THE DATA:
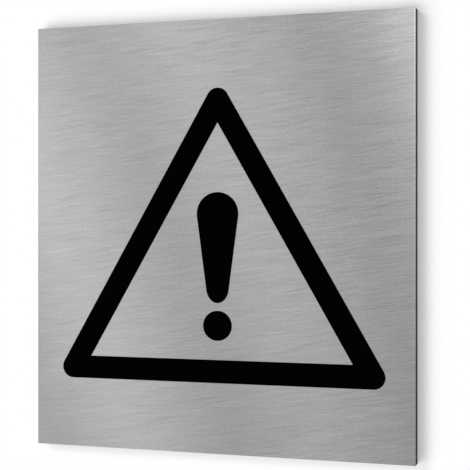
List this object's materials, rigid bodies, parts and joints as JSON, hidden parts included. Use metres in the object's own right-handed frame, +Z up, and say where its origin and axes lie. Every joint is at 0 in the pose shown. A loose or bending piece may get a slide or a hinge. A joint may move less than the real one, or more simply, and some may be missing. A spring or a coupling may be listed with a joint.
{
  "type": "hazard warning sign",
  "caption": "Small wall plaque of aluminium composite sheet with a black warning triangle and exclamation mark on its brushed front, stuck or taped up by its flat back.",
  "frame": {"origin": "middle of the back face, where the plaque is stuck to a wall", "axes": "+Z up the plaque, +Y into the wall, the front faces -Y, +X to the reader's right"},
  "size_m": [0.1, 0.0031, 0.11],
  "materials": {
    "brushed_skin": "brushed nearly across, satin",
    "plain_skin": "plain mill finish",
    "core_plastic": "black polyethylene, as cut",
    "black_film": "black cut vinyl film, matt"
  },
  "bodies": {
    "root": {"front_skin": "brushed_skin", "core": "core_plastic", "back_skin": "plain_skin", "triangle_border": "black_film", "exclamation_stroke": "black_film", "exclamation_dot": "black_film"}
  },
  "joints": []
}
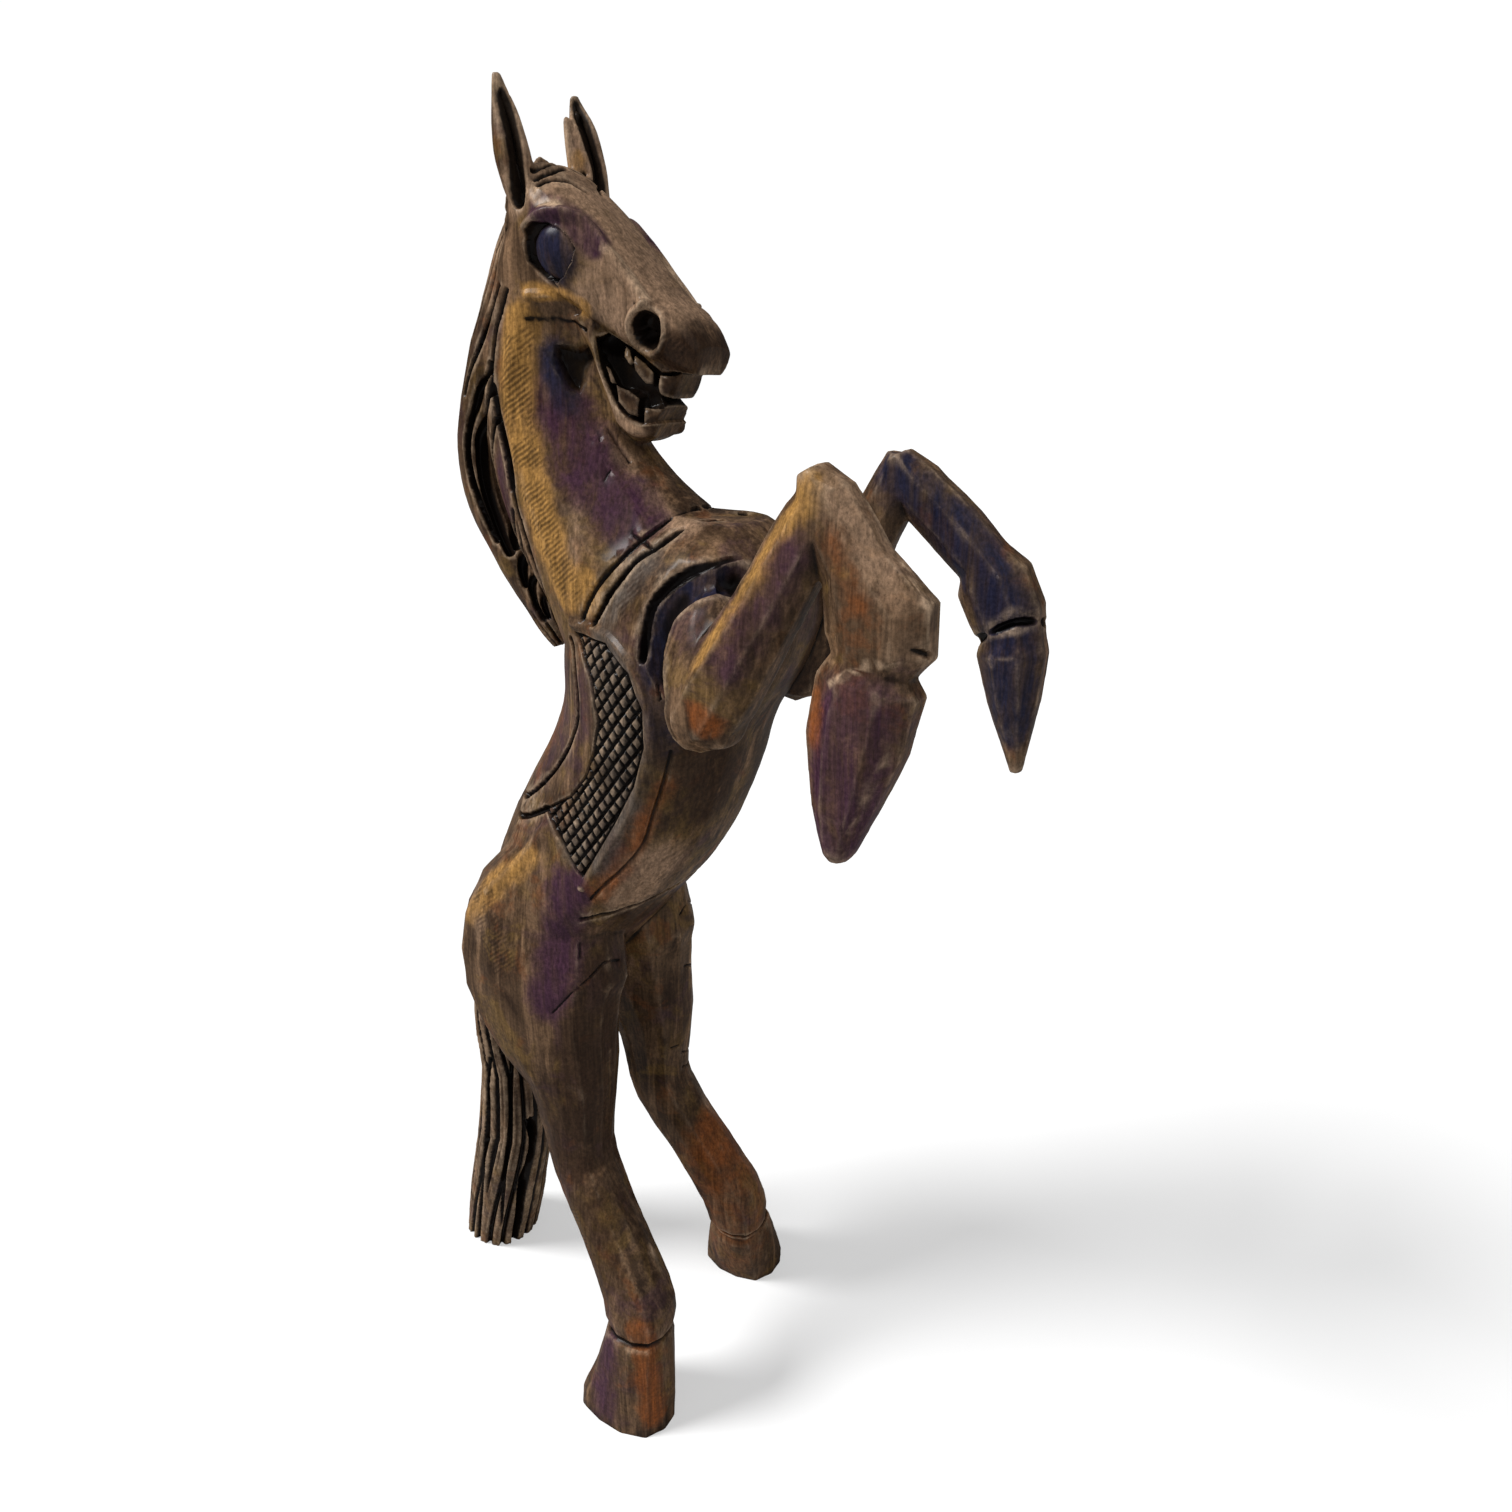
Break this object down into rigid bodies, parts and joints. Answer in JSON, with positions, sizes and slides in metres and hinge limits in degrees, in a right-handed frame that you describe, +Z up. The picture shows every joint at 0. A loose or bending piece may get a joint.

EXERCISE GOAL: Repeat every record, exactly as written.

REPLY TO THE EXERCISE:
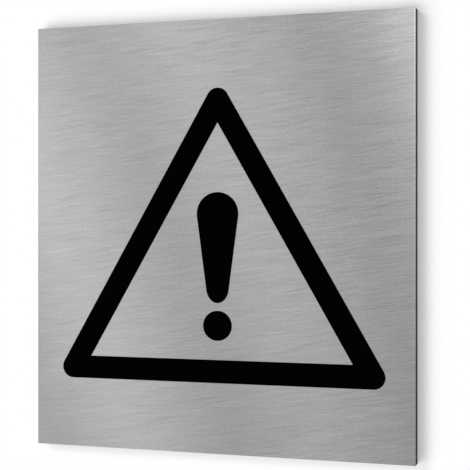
List this object's materials, rigid bodies, parts and joints as JSON, hidden parts included. Use metres in the object's own right-handed frame, +Z up, and say where its origin and axes lie. Every joint is at 0 in the pose shown. A loose or bending piece may get a slide or a hinge. A joint may move less than the real one, or more simply, and some may be missing. A spring or a coupling may be listed with a joint.
{
  "type": "hazard warning sign",
  "caption": "Small wall plaque of aluminium composite sheet with a black warning triangle and exclamation mark on its brushed front, stuck or taped up by its flat back.",
  "frame": {"origin": "middle of the back face, where the plaque is stuck to a wall", "axes": "+Z up the plaque, +Y into the wall, the front faces -Y, +X to the reader's right"},
  "size_m": [0.1, 0.0031, 0.11],
  "materials": {
    "brushed_skin": "brushed nearly across, satin",
    "plain_skin": "plain mill finish",
    "core_plastic": "black polyethylene, as cut",
    "black_film": "black cut vinyl film, matt"
  },
  "bodies": {
    "root": {"front_skin": "brushed_skin", "core": "core_plastic", "back_skin": "plain_skin", "triangle_border": "black_film", "exclamation_stroke": "black_film", "exclamation_dot": "black_film"}
  },
  "joints": []
}
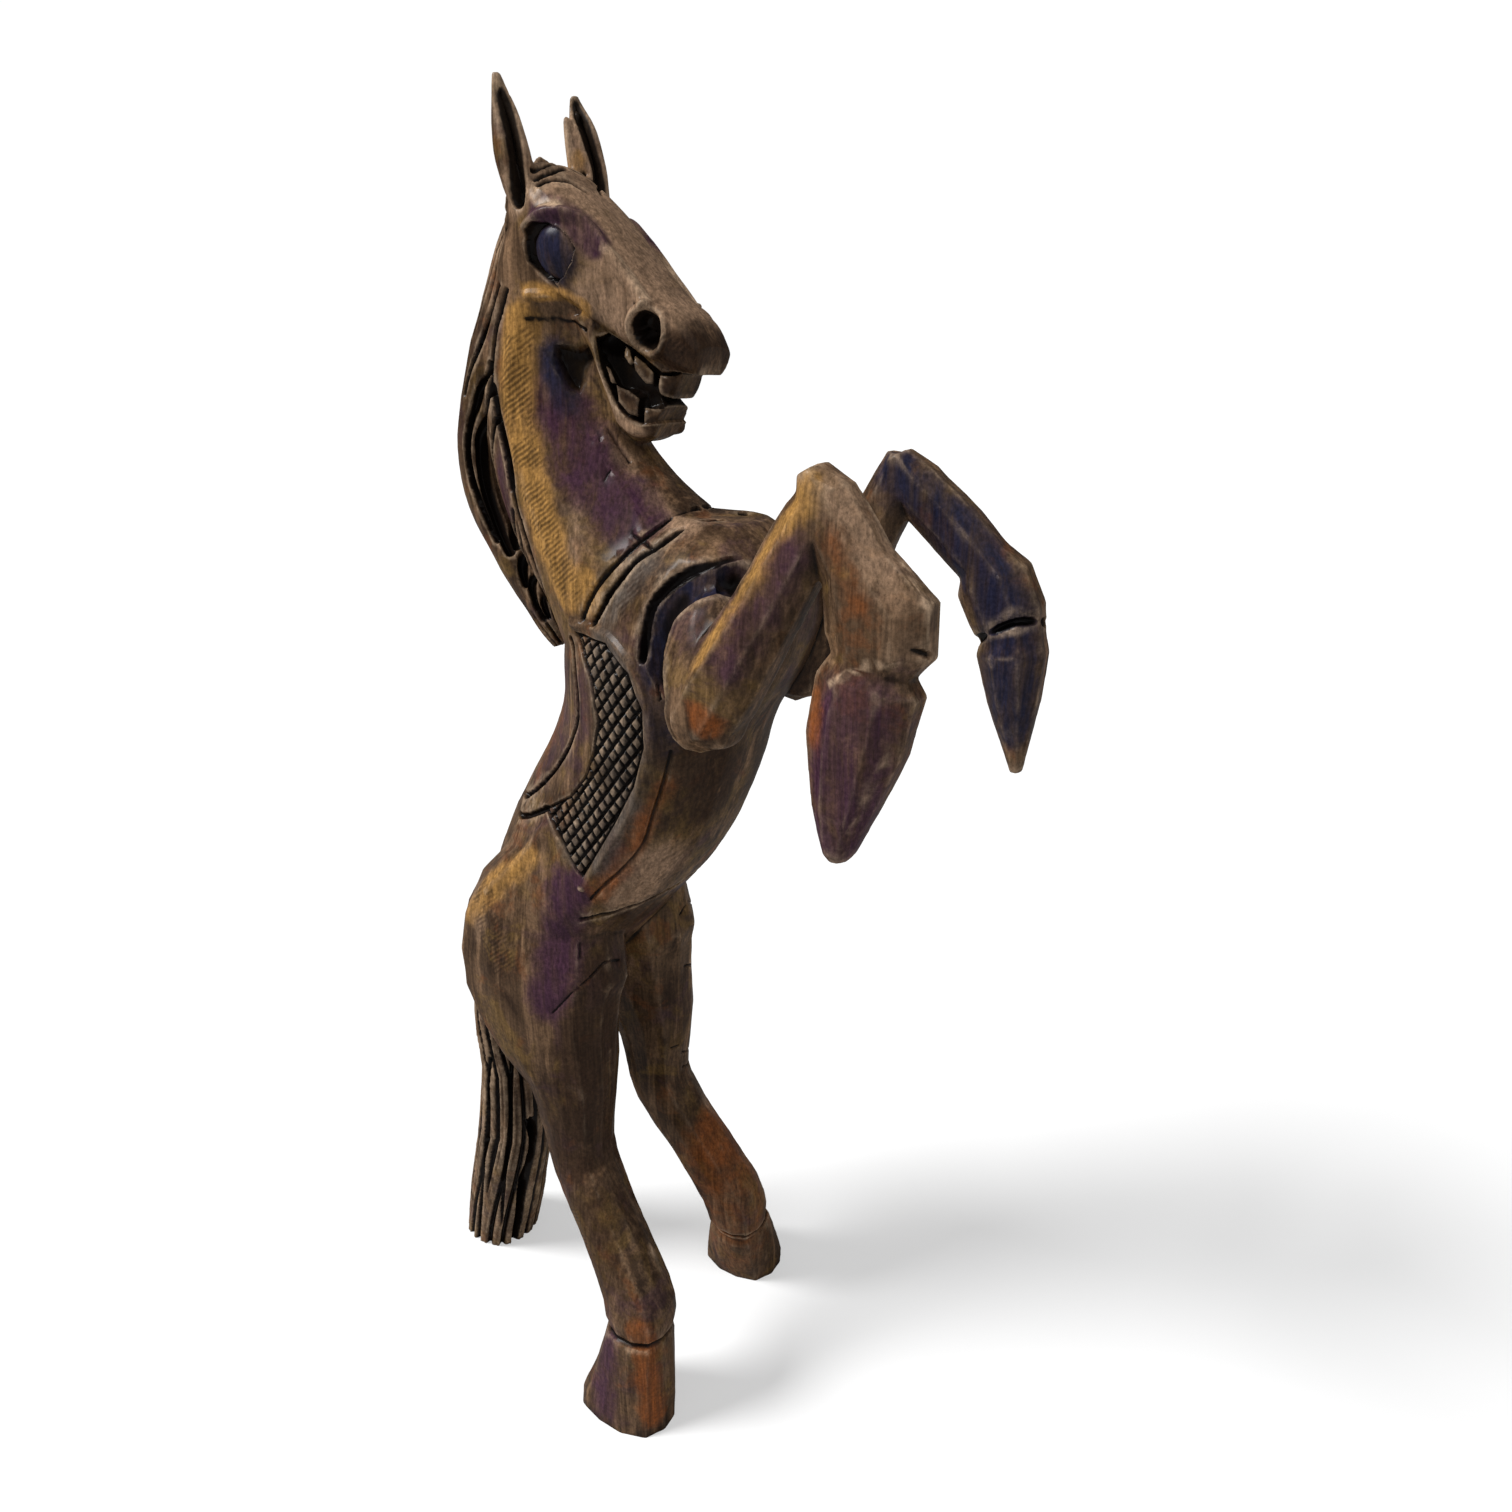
Break this object down into rigid bodies, parts and joints. Answer in JSON, with positions, sizes and slides in metres and hinge limits in degrees, in a right-handed frame that you describe, +Z up. The picture shows every joint at 0. A loose or bending piece may get a joint.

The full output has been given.